Rumunka chce w końcu, aby jej sen o wielkoszlemowym triumfie się spełnił. - To byłoby większe osiągnięcie niż zostanie liderką rankingu. Wygranie imprezy tej rangi to moje marzenie. Zawsze jest ciężko, gdy masz to na wyciągnięcie ręki. Miałam dwie szanse. Za drugim podejściem było naprawdę blisko. Może tym razem okażę się lepsza. Nigdy nie wiadomo. Jeśli nie uda się w sobotę, pozostanę silna i będę kontynuować walkę o realizację marzenia - powiedziała Halep, która wystąpiła w finałach Rolanda Garrosa 2014 i 2017. W 2014 roku przegrała z Marią Szarapową, a w ubiegłym sezonie uległa Jelenie Ostapenko. W spotkaniu z Łotyszką nie wykorzystała prowadzenia 6:4, 3:0 oraz 3:1 w III secie.
Rumunka czuje, że od Rolanda Garrosa 2017 zmieniła się. - Jestem bardziej doświadczona i silniejsza mentalnie. Sposób, w jaki gram jest inny. Stałam się bardziej agresywna. W meczu z Kerber miałam 50 kończących uderzeń i zaserwowałam osiem asów. Wszystko wygląda inaczej i mam nadzieję, że tak też będzie w sobotę - powiedziała Halep.

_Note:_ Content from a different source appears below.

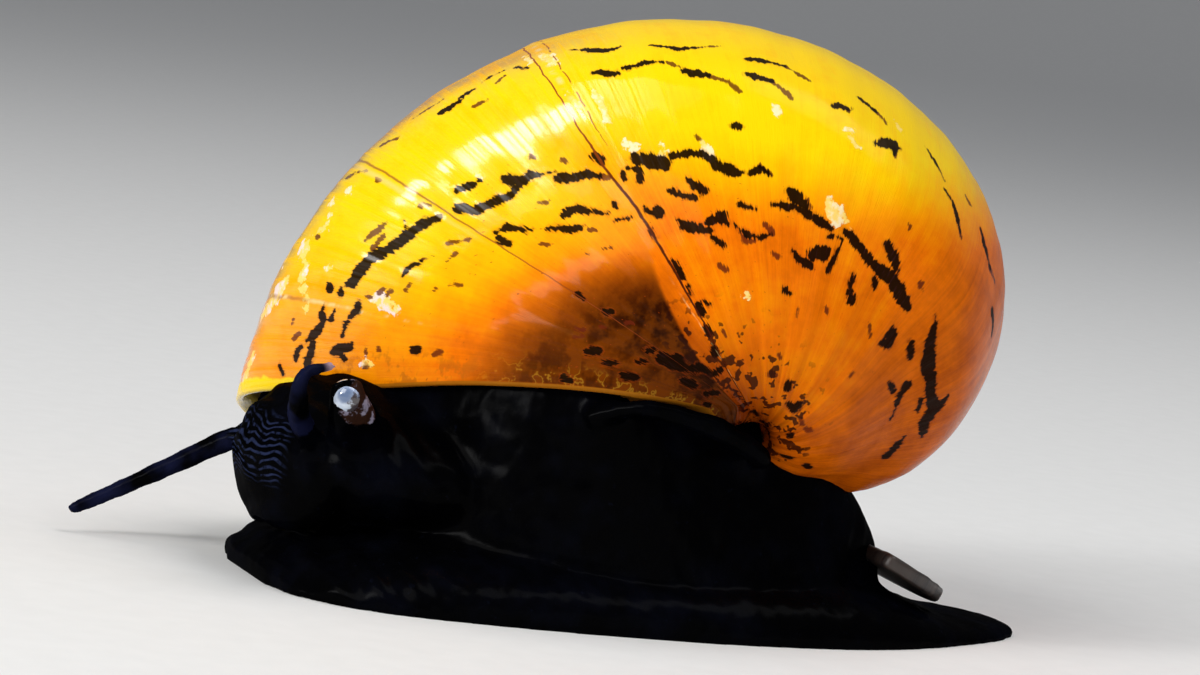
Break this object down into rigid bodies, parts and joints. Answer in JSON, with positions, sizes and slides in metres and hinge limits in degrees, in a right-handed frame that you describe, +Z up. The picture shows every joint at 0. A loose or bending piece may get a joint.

Finał Australian Open 2018 będzie miał podwójną stawkę. Zwyciężczyni wywalczy pierwszy tak wielki tytuł i w poniedziałek znajdzie się na czele rankingu. Po raz pierwszy od Australian Open 2012 (Wiktoria Azarenka pokonała Marię Szarapową) wielkoszlemowy finał zadecyduje o tym, kto w kolejnym notowaniu zostanie rakietą numer jeden.